Later Political Career
Despite the Raid, Jameson had a successful political life following the invasion, receiving many honours in later life. In 1903 Jameson was put forward as the leader of the Progressive (British) Party in the Cape Colony. When the party was successful he briefly became Prime Minister of the Cape Colony, from 1904 to 1908. His government was unique in Cape history, as being the only Ministry to be comprised exclusively of English politicians. During the Conference of Colonial Premiers held in London in March 1907, he was made a Privy Counsellor. He served as the leader of the Unionist Party (South Africa) from its founding in 1910 until 1912. Jameson was created a baronet in 1911 and returned to England in 1912.

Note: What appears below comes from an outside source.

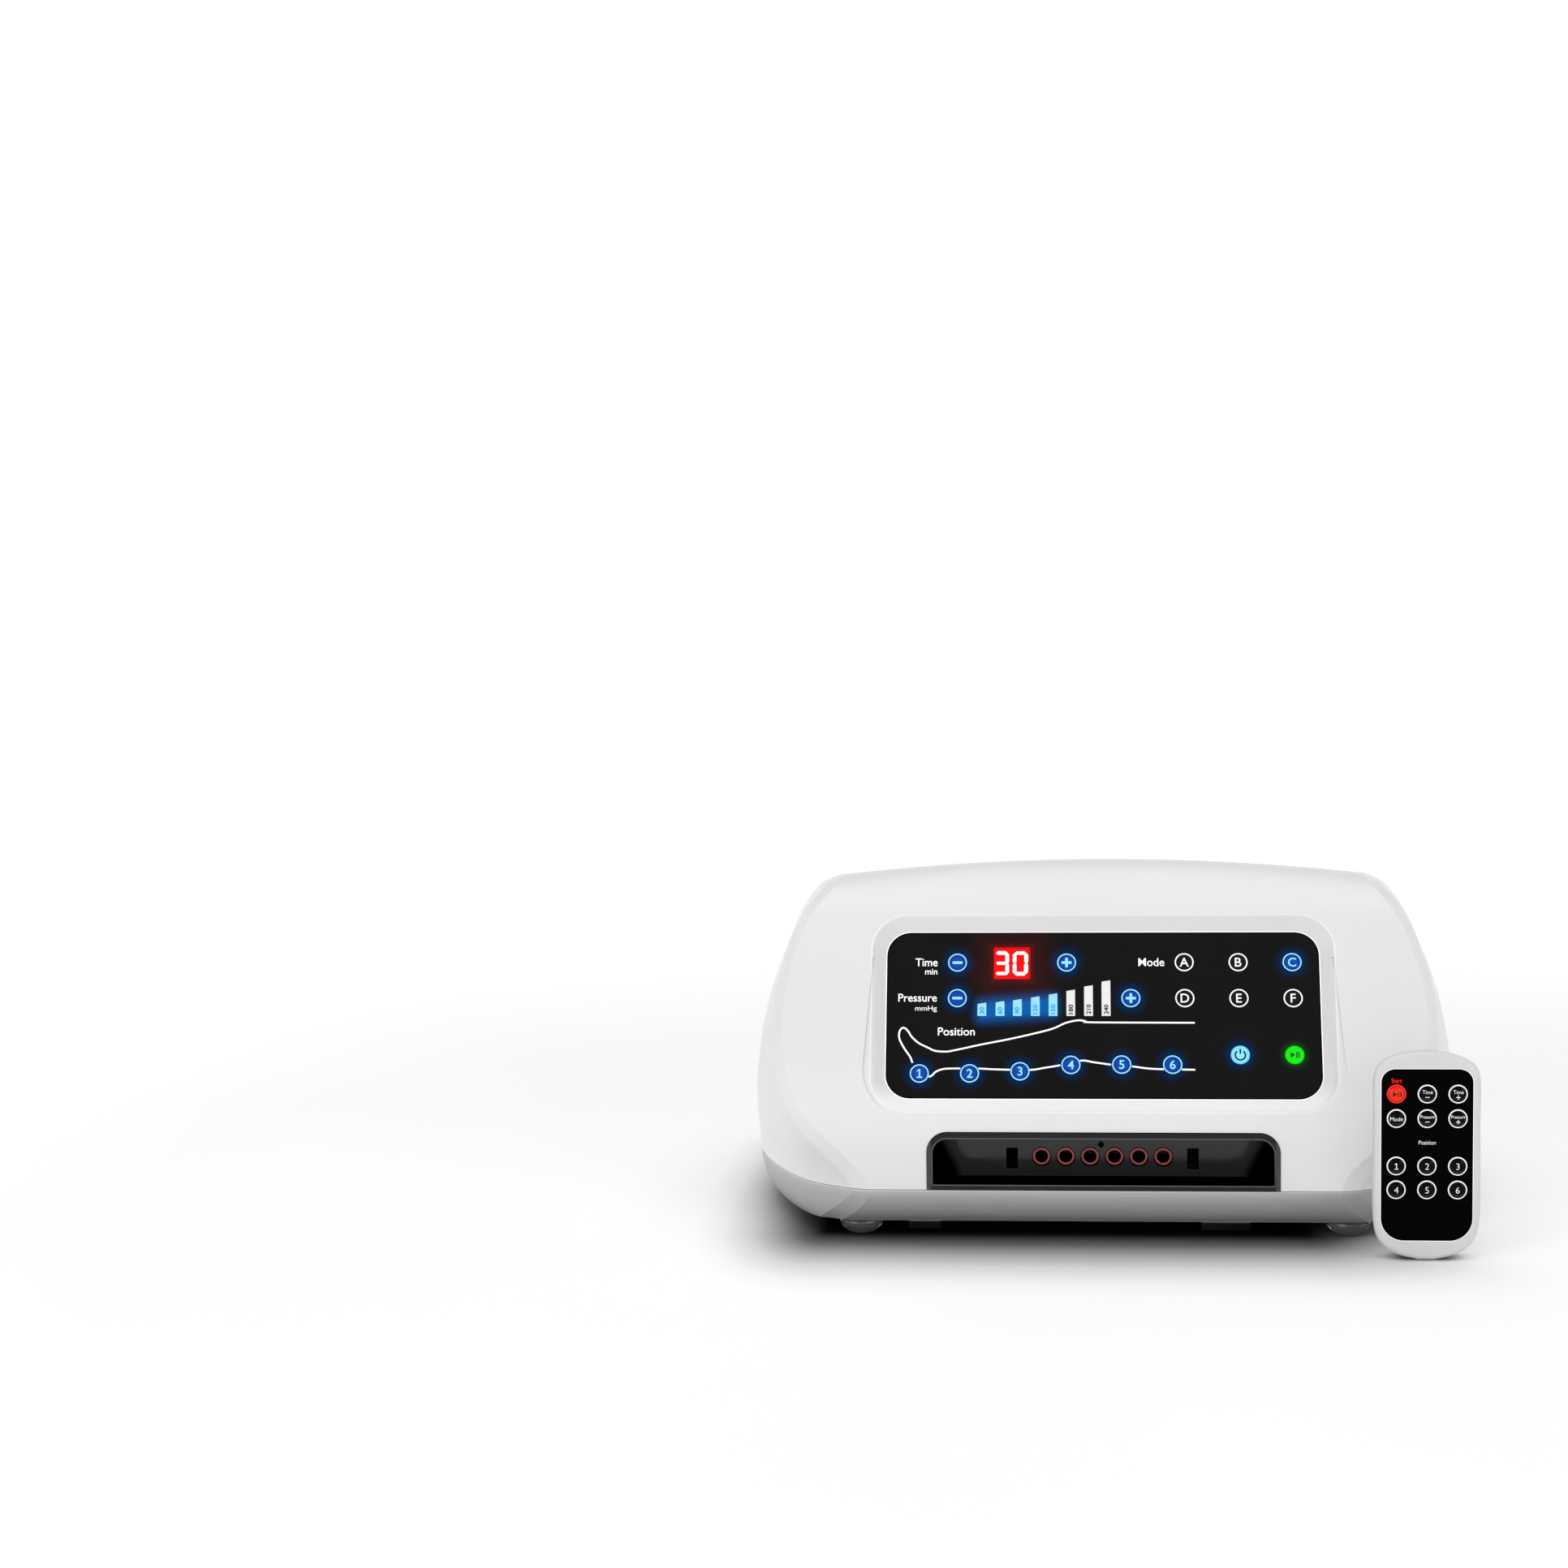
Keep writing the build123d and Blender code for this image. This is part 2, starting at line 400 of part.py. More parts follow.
CY0, CY1, CZ0, CZ1 = 136.0, 194.0, 24.0, 84.0
case = box(CX - 47, CX + 47, CY0, CY1, CZ0, CZ1)
case = fillet(case.edges().filter_by(Axis.X), 6)
case = case - box(CX - 23, CX + 23, CY0 + 5, CY1 - 5, CZ0 + 5, CZ1 - 5)
case = case - rod(CX - 43, CY, CZ, 21, 21, "X") - rod(CX + 22, CY, CZ, 21, 21, "X")
case = case + rod(CX + 35, 126, CZ, 3.9, 13) - rod(CX + 35, 125, CZ, 2.2, 24)
keep("compressor_case", case)
arm = box(CX - 20, CX + 20, CY - 7, CY + 7, CZ - 7, CZ + 7) \
    + rod(CX - 32, CY, CZ, 5, 13, "X") + rod(CX + 19, CY, CZ, 5, 13, "X")
keep("compressor_armature", arm)
keep("compressor_diaphragms", Compound(children=[
    rod(CX - 34, CY, CZ, 20.5, 2, "X").solids()[0], rod(CX + 32, CY, CZ, 20.5, 2, "X").solids()[0]]))
coils = []
for z0, z1 in ((CZ + 9, CZ1 - 5), (CZ0 + 5, CZ - 9)):
    coils.append((box(CX - 17, CX + 17, CY - 20, CY + 20, z0, z1)
                  - box(CX - 4, CX + 4, CY - 30, CY + 30, (z0 + z1) / 2 - 2, (z0 + z1) / 2 + 2)).solids()[0])
keep("compressor_coils", Compound(children=coils))
mount = revolve(Plane.XZ * make_face(Polyline((0, FLOOR_Z), (7.5, FLOOR_Z), (7.5, FLOOR_Z + 4), (5, FLOOR_Z + 6),
                                              (5, CZ0 - 4), (7.5, CZ0 - 3), (7.5, CZ0), (0, CZ0), close=True)), Axis.Z)
keep("compressor_mounts", Compound(children=[
    (Pos(x, y, 0) * mount).solids()[0] for x in (CX - 33, CX + 33) for y in (CY0 + 9, CY1 - 9)]))

# ---------------------------------------------------------------------------
# Mains side: service plate with vents, inlet, power board
# ---------------------------------------------------------------------------
rear = arch(REAR["hw"], REAR["z0"], REAR["z1"], REAR["r"] - 0.2, REAR["r"] - 0.2, REAR["y0"], REAR["y1"])
INLET_X, INLET_Z = 38.0, 49.0
rear = rear - box(INLET_X - 13.7, INLET_X + 13.7, 210, 225, INLET_Z - 10.2, INLET_Z + 10.2)
for k in range(9):
    x = -56 + 7.0 * k
    rear = rear - arch(1.5, 33, 65, 1.4, 1.4, 210, 225).moved(Location((x, 0, 0)))
keep("rear_plate", rear)
inlet = box(INLET_X - 13.6, INLET_X + 13.6, 196, 217.8, INLET_Z - 10.1, INLET_Z + 10.1) \
    + (Pos(INLET_X, 218.8, INLET_Z) * Rot(90, 0, 0) * extrude(rrect(33, 25.5, 3), 1.0, both=True))
socket_shape = Pos(INLET_X, 0, INLET_Z) * extrude(Plane.XZ * make_face(Polyline(
    (-11.8, -8.2), (11.8, -8.2), (11.8, 3.6), (7.2, 8.2), (-7.2, 8.2), (-11.8, 3.6), close=True)), -25)
inlet = inlet - (Pos(0, 205, 0) * socket_shape)
for dx, dz in ((-7, -1.5), (7, -1.5), (0, 2.8)):
    inlet = inlet + box(INLET_X + dx - 1, INLET_X + dx + 1, 203, 213, INLET_Z + dz - 2.2, INLET_Z + dz + 2.2)
    inlet = inlet + box(INLET_X + dx - 1, INLET_X + dx + 1, 189, 197, INLET_Z + dz - 2.2, INLET_Z + dz + 2.2)
keep("mains_inlet", inlet)

BT = FLOOR_Z + 12.0
power = box(40, 140, 118, 178, BT, BT + 1.6)
power = power - box(118, 150, 166, 190, BT - 1, BT + 3)
power = power + box(60, 96, 128, 160, BT + 1.5, BT + 30) + rod(112, 134, BT + 1.5, 8, 24, "Z") + rod(128, 152, BT + 1.5, 6, 18, "Z") \
    + box(46, 50, 130, 168, BT + 1.5, BT + 26) + box(98, 114, 156, 168, BT + 1.5, BT + 14)
keep("power_board", power)

# ---------------------------------------------------------------------------
# Remote control, standing on its end in front of the pump
# ---------------------------------------------------------------------------
Y0, Z0 = RC_FRONT_Y, -FOOT_DROP
right_pts = [(2.0, 0.0), (4.6, 0.22), (7.6, 0.85), (12.2, 2.1), (16.7, 4.3), (20.6, 7.7), (23.2, 12.6), (24.3, 20.0), (RC_HW, 45.0),
             (24.5, 72.0), (24.25, 85.0), (23.4, 88.7), (21.3, 91.7), (17.4, 94.2), (10.6, 96.4), (0.0, RC_H)]


def rc_outline(k, taper=0.0):
    """Outline drawn in by the taper at its sides and top, then shrunk by k towards its middle."""
    pts = []
    n = len(right_pts)
    form = [(a * (1 - taper / RC_HW), b * (1 - taper / RC_H)) for a, b in right_pts]
    for i, (a, b) in enumerate(form):
        pa = form[max(0, i - 1)]
        pb = form[min(n - 1, i + 1)]
        tx, tz = pb[0] - pa[0], pb[1] - pa[1]
        if i == 0:
            tx, tz = 1.0, 0.0
        if i == n - 1:
            tx, tz = -1.0, 0.0
        L = math.hypot(tx, tz)
        pts.append((a - k * tz / L, b + k * tx / L))
    left = [(-a, b) for a, b in pts][::-1]
    return make_face(Wire([Line(left[-1], pts[0]), Spline(*pts[::-1], tangents=[(1, 0), (-1, 0)]),
                           Spline(*left, tangents=[(-1, 0), (1, 0)])]))


def rc_slab(k, y0, y1):
    return Pos(RC_X, Y0 + y0, Z0) * extrude(Plane.XZ * rc_outline(k), -(y1 - y0))


def rc_skin(*sections):
    """Solid through outlines given as depth, shrink and taper."""
    return loft([Pos(RC_X, Y0 + y, Z0) * (Plane.XZ * rc_outline(k, t)) for y, k, t in sections], ruled=True)


# the front edge is rounded; the sides and the top draw in towards the back
front = rc_skin((2.4, 0, 0), (1.45, 0.17, 0), (0.7, 0.62, 0), (0.18, 1.3, 0), (0.0, 2.1, 0))
front = front + rc_skin((2.4, 0, 0), (6.4, 0, 0.5))
front = front - rc_slab(1.8, 2.0, 7)


def overlay_face(g):
    hw, zb, zt = 20.75 + g, 9.35 - g, 89.4 + g
    rt, rb = 6.2 + g, 10.4 + g
    return make_face(Wire([
        Line((-hw + rb, zb), (hw - rb, zb)), RadiusArc((hw - rb, zb), (hw, zb + rb), -rb),
        Line((hw, zb + rb), (hw, zt - rt)), RadiusArc((hw, zt - rt), (hw - rt, zt), -rt),
        Line((hw - rt, zt), (-hw + rt, zt)), RadiusArc((-hw + rt, zt), (-hw, zt - rt), -rt),
        Line((-hw, zt - rt), (-hw, zb + rb)), RadiusArc((-hw, zb + rb), (-hw + rb, zb), -rb)]))


front = front - (Pos(RC_X, Y0 - 1, Z0) * extrude(Plane.XZ * overlay_face(0.1), -1.8))
film = Pos(RC_X, Y0 + 0.1, Z0) * extrude(Plane.XZ * overlay_face(0.0), -0.7)
rc_keys = {}
for r, row in enumerate(RC_NAMES):
    for c, nm in enumerate(row):
        x, z = RC_X + RC_COLS[c], Z0 + RC_ROWS[r]
        rc_keys[nm] = (x, z)
        front = front - rod(x, Y0 - 2, z, RC_HOLE_R, 5)
        film = film - rod(x, Y0 - 2, z, RC_HOLE_R, 5)
keep("remote_front", front)
keep("remote_overlay", film)
DOME_H = 1.0
dome_R = (RC_BTN_R ** 2 + DOME_H ** 2) / (2 * DOME_H)
button = rod(0, -DOME_H - 0.1, 0, RC_BTN_R, 3.6 + DOME_H) & (Pos(0, -DOME_H - 0.1 + dome_R, 0) * Sphere(dome_R))
button = button + rod(0, 2.05, 0, 5.0, 0.7)
for nm, (x, z) in rc_keys.items():
    keep(nm, Pos(x, Y0, z) * button)
rc_board = Pos(RC_X, Y0 + 4.8, Z0) * extrude(Plane.XZ * make_face(Polyline(
    (-19.5, 12), (19.5, 12), (21, 20), (21, 84), (17, 88), (-17, 88), (-21, 84), (-21, 20), close=True)), -1.0)
for nm, (x, z) in rc_keys.items():
    rc_board = rc_board + rod(x, Y0 + 4.35, z, 2.2, 0.6)
keep("remote_board", rc_board)
back = rc_skin((6.55, 0, 0.52), (10.2, 0, 0.97)) + rc_skin((10.2, 0, 0.97), (12.1, 1.0, 0.97), (RC_T, 3.0, 0.97))
back = back - rc_slab(2.7, 6, 10.8)
COVER = (-14, 14, 14, 48)
back = back - box(RC_X + COVER[0] - 0.1, RC_X + COVER[1] + 0.1, Y0 + 11.4, Y0 + 14, Z0 + COVER[2] - 0.1, Z0 + COVER[3] + 0.1)
back = back - box(RC_X + COVER[0] + 1.5, RC_X + COVER[1] - 1.5, Y0 + 8, Y0 + 14, Z0 + COVER[2] + 1.5, Z0 + COVER[3] - 1.5)
keep("remote_back", back)
cover = box(RC_X + COVER[0], RC_X + COVER[1], Y0 + 11.45, Y0 + RC_T, Z0 + COVER[2], Z0 + COVER[3])
cover = cover + box(RC_X - 5, RC_X + 5, Y0 + RC_T - 0.1, Y0 + RC_T + 0.4, Z0 + COVER[3] - 6.0, Z0 + COVER[3] - 5.2) \
    + box(RC_X - 5, RC_X + 5, Y0 + RC_T - 0.1, Y0 + RC_T + 0.4, Z0 + COVER[3] - 4.2, Z0 + COVER[3] - 3.4)
keep("remote_battery_cover", cover)
keep("remote_battery", rod(RC_X, Y0 + 7.0, Z0 + 31, 10, 3.2))

# ---------------------------------------------------------------------------
# Move everything to the reference point and write one file per piece
# ---------------------------------------------------------------------------
y_lo = Y0 - DOME_H - 0.1
y_hi = 221.0
shift = Location((0, -(y_lo + y_hi) / 2, FOOT_DROP))
if __name__ == "__main__":
    os.makedirs("parts", exist_ok=True)
    print("shift", shift.position)
    for name, shape in parts.items():
        export_step(shape.moved(shift), f"parts/{name}.step")
        print(name, len(shape.solids()), round(sum(q.volume for q in shape.solids()) / 1000, 2))
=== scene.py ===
import math

import bmesh
import bpy
from mathutils import Euler, Matrix, Vector


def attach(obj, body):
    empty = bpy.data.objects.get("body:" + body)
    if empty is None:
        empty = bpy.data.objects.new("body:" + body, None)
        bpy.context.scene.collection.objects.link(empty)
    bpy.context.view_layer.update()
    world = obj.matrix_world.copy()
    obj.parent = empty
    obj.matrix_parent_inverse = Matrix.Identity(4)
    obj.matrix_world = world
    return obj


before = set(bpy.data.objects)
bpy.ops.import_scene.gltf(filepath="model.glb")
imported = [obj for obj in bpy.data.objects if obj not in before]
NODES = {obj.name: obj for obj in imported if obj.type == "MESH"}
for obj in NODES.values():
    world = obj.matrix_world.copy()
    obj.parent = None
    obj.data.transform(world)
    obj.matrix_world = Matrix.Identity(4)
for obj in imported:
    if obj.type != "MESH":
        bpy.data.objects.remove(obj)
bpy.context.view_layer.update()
SCENE = bpy.context.scene

# ---------------------------------------------------------------- camera
# Same place, direction and lens as the picture of the console, whole 1932 x 1932 frame, no shift.
CAM_AT = Vector((-0.01549, -1.62656, 0.38531))
YAW, PITCH, ROLL = -0.0868771, -0.1078342, -0.0150188
LENS_MM = 75.488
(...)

According to Rudyard Kipling, his famous poem "If—" was written in celebration of Leander Starr Jameson's personal qualities at overcoming the difficulties of the Raid, for which he largely took the blame, though Joseph Chamberlain, British Colonial Secretary of the day, was, according to some historians, implicated in the events of the raid. Jameson is buried at Malindidzimu Hill, or World's View, a granite hill in the Matobo National Park, 40 km south of Bulawayo. It was designated by Cecil Rhodes as the resting place for those who served Great Britain well in Africa. Rhodes is also buried there.
Sir Leander Starr Jameson, 1st Bt., died on the afternoon of Monday, 26 November 1917, at his home, 2 Great Cumberland Place, Hyde Park, in London. His body was laid in a vault at Kensal Green Cemetery on 29 November 1917, where it remained until the end of the First World War.
Ian Colvin (1923) writes that Jameson's body was then:
"...carried to Rhodesia and on 22 May 1920, laid in a grave cut in the granite on the top of the mountain which Rhodes had called The View of the World, close beside the grave of his friend.
'Thy firmness makes my circle just, And makes me end where I begun.'
There on the summit those two lie together."